8. The Luchadores Five
El Gladiator, Red Demon, King Karateka, Dr. Pantera, and Diablo Loco make up The Luchadores Five. They’re a group of middle-aged Mexican dudes living in East L.A., trying to make ends meet, and also saving the world from the likes of stereo-stealing werewolves, and getting into fights with French superhero group, Les Formidables. They’re constantly ridiculed, both by strangers and loved ones, yet that does little to deter them from their crime fighting ways. Unless they get in way over their heads, then El Gladiator has no problem tipping off the cops to help them out.
7. Bane ’66
The original Bane that debuted in the DC universe back in 1993 didn’t really tie in a lucha libre background. Sure he had a mask, and it was alluded to, but there wasn’t an actual issue dedicated to Bane as a luchador. Then came along the Batman ’66 comic book. It reintroduces Bane as an actual Mexican luchador, who is not only an impressive luchador, but also controls a Mexican city and lords over lucha libre legends like El Santo and Mil Mascaras. Bane also tries to break Batman’s back inside a wrestling ring, where the backbreaker belongs.
6. El Fuerte
This Rey Mysterio-based luchador is fast and acrobatic, but is too into also becoming a chef that his character probably should’ve just been Mexican chef, instead of luchador. He does have a connection with Saturday Night Slam Masters token luchador, El Stingray, in that they were both trained by the legendary Meteorito Jr. Here’s hoping this one day pays off in an updated Saturday Night Slam Masters game that connects all the Capcom pro wrestlers.
5. The Silver Angel
Both in comic book and in the show The Strain, The Silver Angel, or Angel de la Plata, falls into the popular trope of the washed up, has-been luchador who’s lost his mask in a bout with depression. He was pretty much that universe’s El Santo, having starred in his own black and white horror movies.
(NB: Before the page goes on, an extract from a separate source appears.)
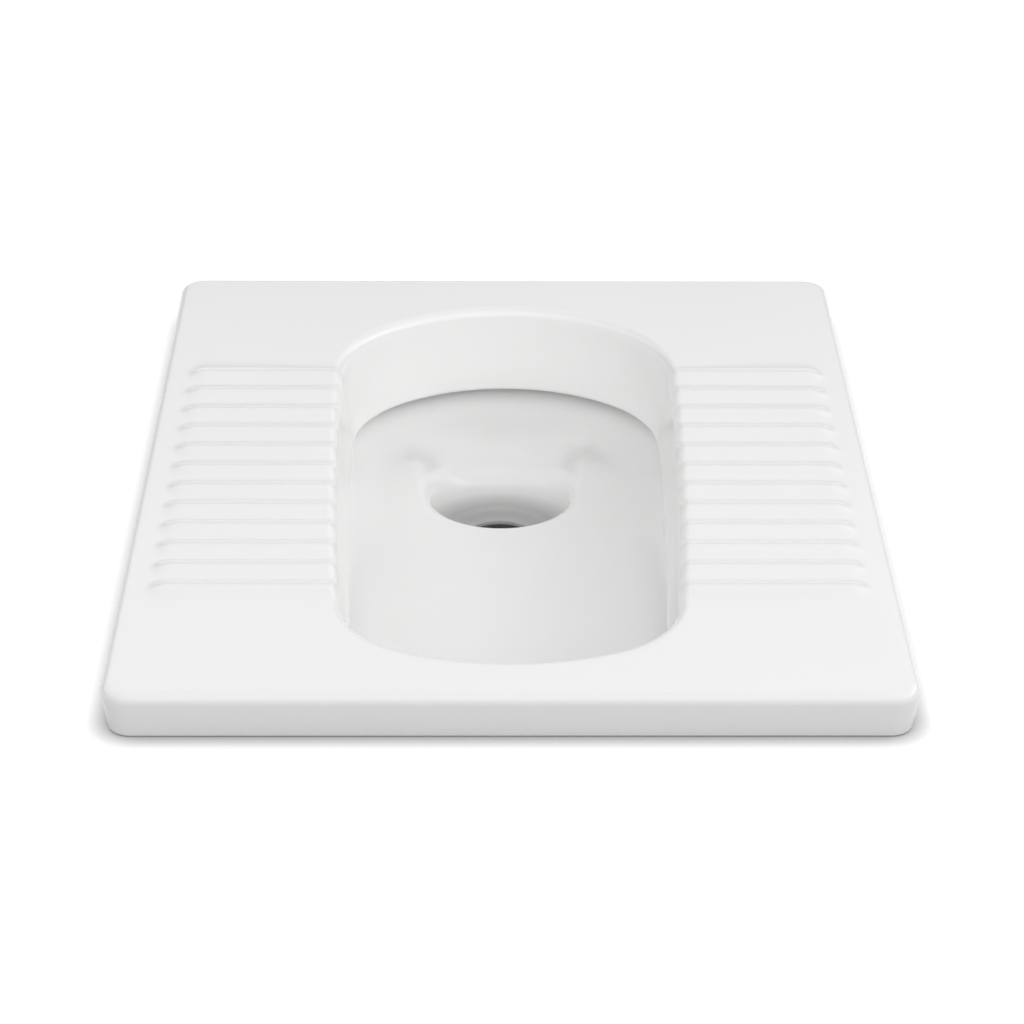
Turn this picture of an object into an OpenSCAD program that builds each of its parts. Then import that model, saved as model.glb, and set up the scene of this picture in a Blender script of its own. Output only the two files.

During the time that The Strain picks up, Angel finds himself now working as a dishwasher, because despite being a luchador, he’s still Mexican. And there’s not much out there in terms of on-screen TV jobs for Mexicans. Angel eventually joins up in the fight against Guillermo Del Toro stylized vampires alongside Gus, a fan of his growing up.
4. El Toro Fuerte
El Toro Fuerte is a world champion luchador on The Adventures of Jackie Chan, and one of the few men to have been able to defeat Jackie Chan (at least, in animated form). His name comes from the ox talisman that is embedded in his mask, which also served as the source of his power. At least wasn’t steroids.
3. Mucha Lucha Trio
This lucha-themed children’s cartoon followed a trio, naturally, of young up and coming wrestlers, Ricochet, Buena Girl, and The Flea. In this make-believe lucha Mexican town (world?), aspiring luchadores start training early. Elementary school is replaced by wrestling school, and most of life’s problems can be sorted out in the ring, so long as there’s a lesson to be learned from it in the end. But their best episode (without me needing to seem them) is this one particular half-hour long episode that was dedicated to the old El Santo vs. b-movies from the 60’s and 70’s. Only, instead of El Santo, Blue Demon was the real-life luchador who made a cameo and helped the tiny luchadores fend off a bunch of vampires. That alone bumped these kids up to number three.
King is probably the first masked, luchador-based fighter in a fighting game. He’s been reinvented a bunch of times, but all variations of King seem to follow the same formula, use their earnings from wrestling and Tekken fighting to continue supporting this one orphanage that bonds them together. King’s proven to be merciful to even his most hated enemy, MMA fighter, Craig Marduk, who he ends up forming a tag team with later on in the series, as pro wrestlers often end up doing with their archrivals.
Simply known as Nacho, despite most people referring to him as the actual title of the movie, Nacho Libre, this pudgy luchador, who was really a chef at heart, donned the mask and tights for the sake of orphaned children in Mexico. With a can-do attitude, a deep religious belief, and no formal wrestling training, Nacho took the Oaxacan wrestling territory by storm. As his wrestling earnings grew, the food he fed the little orphans improved in quality. With the help of his malnourished tag team partner, Esqueleto, Nacho went on to defeat his former idol/greatest wrestler in that territory, Ramses, because that’s how inspirational kids’ movies work. So, If you’ve been keeping track, and plan on creating a fictional luchador, make sure to include that he’s an aspiring chef, and is financially helping out an orphanage he has some connection to.